Podesta: Cut energy permitting talks from debt ceiling fight
“We think everything needs to be delinked from the debt ceiling fight,” said White House senior adviser John Podesta, who unveiled the White House’s permitting priorities at the Bipartisan Policy Center.
The White House wants the proposals to overhaul federal infrastructure permitting rules jettisoned from the high-stakes negotiations with Republicans to raise the debt limit and avoid a potentially catastrophic blow to the global economy, White House senior adviser John Podesta said Wednesday.
Podesta reiterated President Joe Biden’s call for a clean debt ceiling bill from Congress, pushing back against Republican efforts to tie those negotiations to Republican energy priorities and permitting reforms included in their energy legislation, H.R. 1., since the two parties remain far apart on what type of energy infrastructure — fossil fuels or electricity — permitting updates should focus on.
“We think everything needs to be delinked from the debt ceiling fight,” said Podesta, who unveiled the White House’s permitting priorities at the Bipartisan Policy Center. “If you want to talk about the budget, we should talk about the budget. If you want to talk about permitting, we should talk about permitting.”
The two parties have both made permitting reform a centerpiece of their policy and political efforts, but they remain far apart on specifics. The fight threatens to further complicate negotiations over lifting the debt ceiling given that House Republicans included permitting reform in their list of demands for passing legislation that would agree to pay money the United States owes its creditors.
In his presentation, Podesta laid out the White House vision of hastening permits that focused almost exclusively on electric transmission projects to bring more renewable energy projects to the grid. It was in stark contrast with a bill that GOP Sens. John Barrasso of Wyoming and Shelley Moore Capito of West Virginia released last week that overwhelmingly focused on oil and gas permitting.

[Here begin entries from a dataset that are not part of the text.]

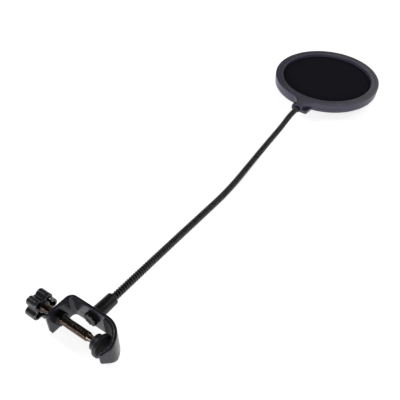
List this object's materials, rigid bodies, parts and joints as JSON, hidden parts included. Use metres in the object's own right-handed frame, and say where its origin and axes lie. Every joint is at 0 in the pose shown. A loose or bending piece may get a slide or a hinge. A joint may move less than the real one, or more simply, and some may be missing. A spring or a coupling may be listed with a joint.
{
  "type": "pop filter",
  "caption": "Round double-screen pop filter on a bendable gooseneck, with a C clamp, star knob screw and swivel pad that grip a microphone stand.",
  "frame": {"origin": "on the clamp screw's axis, on the rubber seat of the fixed jaw, in the middle of the strap's width; it is where the clamp meets the stand", "axes": "+X along the clamp screw towards the fixed jaw, +Y along the neck from the clamp to the ring, +Z across the clamp strap, along the stand's tube"},
  "size_m": [0.1551, 0.6295, 0.0407],
  "materials": {
    "strap_paint": "satin black powder coat",
    "blackened_steel": "blackened, oiled",
    "bronzed_steel": "bronze-tinted thread",
    "moulded_plastic": "fine moulded grain",
    "jaw_rubber": "matte",
    "coil_steel": "black oxide wire",
    "screen_nylon": "fine knitted mesh"
  },
  "bodies": {
    "clamp": {"clamp_body": "strap_paint", "jaw_lining": "jaw_rubber", "screw_nut": "blackened_steel"},
    "pad_carrier": {"pad_clip": "blackened_steel"},
    "screw": {"clamp_screw": "bronzed_steel", "clamp_knob": "moulded_plastic"},
    "pad": {"pad_cup": "moulded_plastic", "pad_rubber": "jaw_rubber"},
    "washer": {"spring_washer": "blackened_steel"},
    "thumb": {"thumb_nut": "moulded_plastic"},
    "neck_base": {"base_sleeve": "strap_paint", "base_stud": "bronzed_steel", "neck_link_00": "coil_steel"},
    "neck_01": {"neck_link_01": "coil_steel"},
    "neck_02": {"neck_link_02": "coil_steel"},
    "neck_03": {"neck_link_03": "coil_steel"},
    "neck_04": {"neck_link_04": "coil_steel"},
    "neck_05": {"neck_link_05": "coil_steel"},
    "neck_06": {"neck_link_06": "coil_steel"},
    "neck_07": {"neck_link_07": "coil_steel"},
    "neck_08": {"neck_link_08": "coil_steel"},
    "neck_09": {"neck_link_09": "coil_steel"},
    "neck_10": {"neck_link_10": "coil_steel"},
    "neck_11": {"neck_link_11": "coil_steel"},
    "head": {"neck_link_12": "coil_steel", "neck_ferrule": "blackened_steel", "front_ring": "moulded_plastic", "rear_ring": "moulded_plastic", "spacer_ring": "moulded_plastic", "front_screen": "screen_nylon", "rear_screen": "screen_nylon"}
  },
  "joints": [
    {"name": "screw_travel", "type": "slide", "parent": "clamp", "child": "pad_carrier", "axis": [1, 0, 0], "range_m": [-0.0275, 0]},
    {"name": "screw_turn", "type": "hinge", "parent": "pad_carrier", "child": "screw", "pos_m": [0, 0, 0], "axis": [1, 0, 0], "range_deg": [-7921, 0]},
    {"name": "pad_tilt", "type": "hinge", "parent": "pad_carrier", "child": "pad", "pos_m": [-0.0126, 0, 0], "axis": [0, 0, 1], "range_deg": [-4, 4]},
    {"name": "thumb_travel", "type": "slide", "parent": "clamp", "child": "washer", "axis": [0, -1, 0], "range_m": [0, 0.0025]},
    {"name": "thumb_turn", "type": "hinge", "parent": "washer", "child": "thumb", "pos_m": [-0.035, 0.01596, 0], "axis": [0, -1, 0], "range_deg": [0, 901]},
    {"name": "arm_swivel", "type": "hinge", "parent": "clamp", "child": "neck_base", "pos_m": [-0.035, 0.01876, 0], "axis": [0, 1, 0], "continuous": true},
    {"name": "neck_bend_01", "type": "hinge", "parent": "neck_base", "child": "neck_01", "pos_m": [-0.035, 0.05783, 0], "axis": [0, 0, 1], "range_deg": [-25, 25]},
    {"name": "neck_bend_02", "type": "hinge", "parent": "neck_01", "child": "neck_02", "pos_m": [-0.03513, 0.09139, -0.00033], "axis": [1, 0, 0], "range_deg": [-25, 25]},
    {"name": "neck_bend_03", "type": "hinge", "parent": "neck_02", "child": "neck_03", "pos_m": [-0.03543, 0.12495, -0.00103], "axis": [0, 0, 1], "range_deg": [-25, 25]},
    {"name": "neck_bend_04", "type": "hinge", "parent": "neck_03", "child": "neck_04", "pos_m": [-0.03602, 0.15851, -0.00231], "axis": [1, 0, 0], "range_deg": [-25, 25]},
    {"name": "neck_bend_05", "type": "hinge", "parent": "neck_04", "child": "neck_05", "pos_m": [-0.03714, 0.19207, -0.00448], "axis": [0, 0, 1], "range_deg": [-25, 25]},
    {"name": "neck_bend_06", "type": "hinge", "parent": "neck_05", "child": "neck_06", "pos_m": [-0.03943, 0.22563, -0.00798], "axis": [1, 0, 0], "range_deg": [-25, 25]},
    {"name": "neck_bend_07", "type": "hinge", "parent": "neck_06", "child": "neck_07", "pos_m": [-0.04338, 0.25918, -0.01143], "axis": [0, 0, 1], "range_deg": [-25, 25]},
    {"name": "neck_bend_08", "type": "hinge", "parent": "neck_07", "child": "neck_08", "pos_m": [-0.04693, 0.29274, -0.01169], "axis": [1, 0, 0], "range_deg": [-25, 25]},
    {"name": "neck_bend_09", "type": "hinge", "parent": "neck_08", "child": "neck_09", "pos_m": [-0.04949, 0.3263, -0.01002], "axis": [0, 0, 1], "range_deg": [-25, 25]},
    {"name": "neck_bend_10", "type": "hinge", "parent": "neck_09", "child": "neck_10", "pos_m": [-0.05145, 0.35986, -0.00755], "axis": [1, 0, 0], "range_deg": [-25, 25]},
    {"name": "neck_bend_11", "type": "hinge", "parent": "neck_10", "child": "neck_11", "pos_m": [-0.05304, 0.39342, -0.00469], "axis": [0, 0, 1], "range_deg": [-25, 25]},
    {"name": "neck_bend_12", "type": "hinge", "parent": "neck_11", "child": "head", "pos_m": [-0.05547, 0.42706, -0.00161], "axis": [1, 0, 0], "range_deg": [-25, 25]}
  ],
  "couplings": [
    {"joint": "screw_turn", "follows": "screw_travel", "rad_per_m": 5026.5},
    {"joint": "thumb_turn", "follows": "thumb_travel", "rad_per_m": 6283.2}
  ]
}
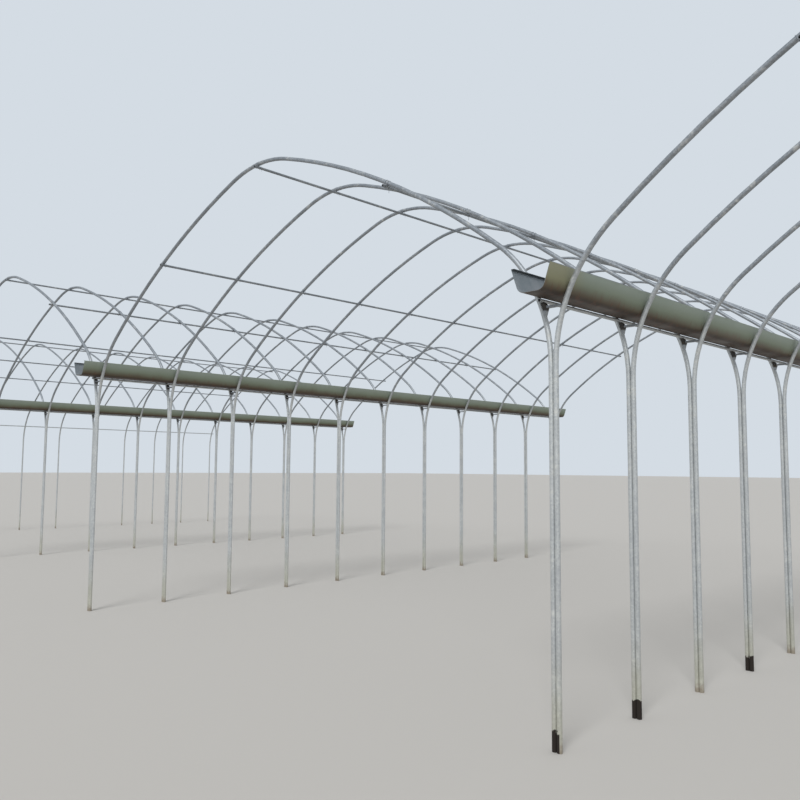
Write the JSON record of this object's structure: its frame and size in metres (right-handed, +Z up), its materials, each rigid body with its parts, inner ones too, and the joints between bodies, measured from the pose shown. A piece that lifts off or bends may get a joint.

Podesta didn’t shut down the idea of negotiating with Republicans, but was more optimistic about ideas put forward by Sen. Joe Manchin (W-Va.), as well as proposals expected from Sen. Tom Carper of Delaware.
“We’re definitely open to working with Republicans,” Podesta said. “We think there’s opportunity in the Senate, especially with Sen. Carper and Sen. Manchin.”
But the White House also claimed that it has already sped up permitting compared to the Trump administration. It cited a faster turnaround for environmental impact reviews, which involves a laborious process that can take years, and the Department of Energy using the Federal Power Act to process transmission project applications within two years.
“The Administration is acting to move projects forward, using its existing authority to accelerate the federal permitting process,” the White House said in a fact sheet released Wednesday.
Paul Bledsoe, a former Clinton White House climate adviser now with the Progressive Policy Institute, said Podesta’s remarks appear to be “a recognition that adding one intractable issue on top of another generally isn’t a good legislative strategy.”